• REQUIRED TASK:
Work out how many lines hold the string "bodies". Give that number and nothing more.

• DATASET SECTION:
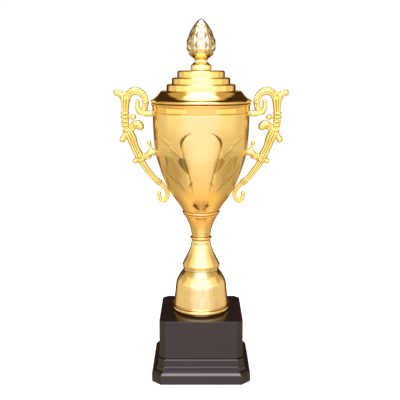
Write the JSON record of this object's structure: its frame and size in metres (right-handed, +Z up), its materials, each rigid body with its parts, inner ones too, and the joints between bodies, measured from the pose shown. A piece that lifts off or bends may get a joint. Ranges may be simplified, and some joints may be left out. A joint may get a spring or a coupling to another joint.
{
  "type": "cup trophy",
  "caption": "Gold cup trophy with a stepped lift-off lid, bud finial, openwork scroll handles, turned stem and square black plinth.",
  "frame": {"origin": "on the floor under the middle of the plinth", "axes": "+Z up along the stem, +X towards the right handle, the front faces -Y"},
  "size_m": [0.175, 0.1012, 0.3622],
  "materials": {
    "bright_gold": "polished gold plate",
    "satin_gold": "satin gold plate with an engraved pattern",
    "cast_gold": "gold plated casting",
    "champagne": "metallised and faceted",
    "black_plastic": "gloss black moulding",
    "zinc_steel": "zinc plated",
    "cast_iron": "rough casting",
    "amber_plastic": "moulded",
    "fibre_board": "pressed fibre board",
    "pad_rubber": "matte"
  },
  "bodies": {
    "trophy": {"plinth_skirt": "black_plastic", "plinth_block": "black_plastic", "base_weight": "cast_iron", "base_board": "fibre_board", "foot_pad_1": "pad_rubber", "foot_pad_2": "pad_rubber", "foot_pad_3": "pad_rubber", "foot_pad_4": "pad_rubber", "tie_rod": "zinc_steel", "rod_washer_bottom": "zinc_steel", "rod_nut_bottom": "zinc_steel", "rod_washer_top": "zinc_steel", "rod_nut_top": "zinc_steel", "foot_ring": "bright_gold", "bell": "bright_gold", "stem_cone": "bright_gold", "lower_bead": "bright_gold", "neck": "satin_gold", "upper_bead": "bright_gold", "bowl": "satin_gold", "left_handle": "cast_gold", "right_handle": "cast_gold", "handle_screw_left_upper": "zinc_steel", "handle_washer_left_upper": "zinc_steel", "handle_screw_left_lower": "zinc_steel", "handle_washer_left_lower": "zinc_steel", "handle_screw_right_upper": "zinc_steel", "handle_washer_right_upper": "zinc_steel", "handle_screw_right_lower": "zinc_steel", "handle_washer_right_lower": "zinc_steel"},
    "lid_ring": {"lid_locating_ring": "amber_plastic"},
    "lid": {"lid_shell": "bright_gold", "finial_collar": "bright_gold", "finial_calyx": "bright_gold", "finial_bud": "champagne", "finial_stud": "zinc_steel", "finial_washer": "zinc_steel", "finial_nut": "zinc_steel"}
  },
  "joints": [
    {"name": "lid_lift", "type": "slide", "parent": "trophy", "child": "lid_ring", "axis": [0, 0, 1], "range_m": [0, 0.08]},
    {"name": "lid_turn", "type": "hinge", "parent": "lid_ring", "child": "lid", "pos_m": [0, 0, 0.2806], "axis": [0, 0, 1], "continuous": true}
  ]
}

• ANSWER TO THE TASK:
2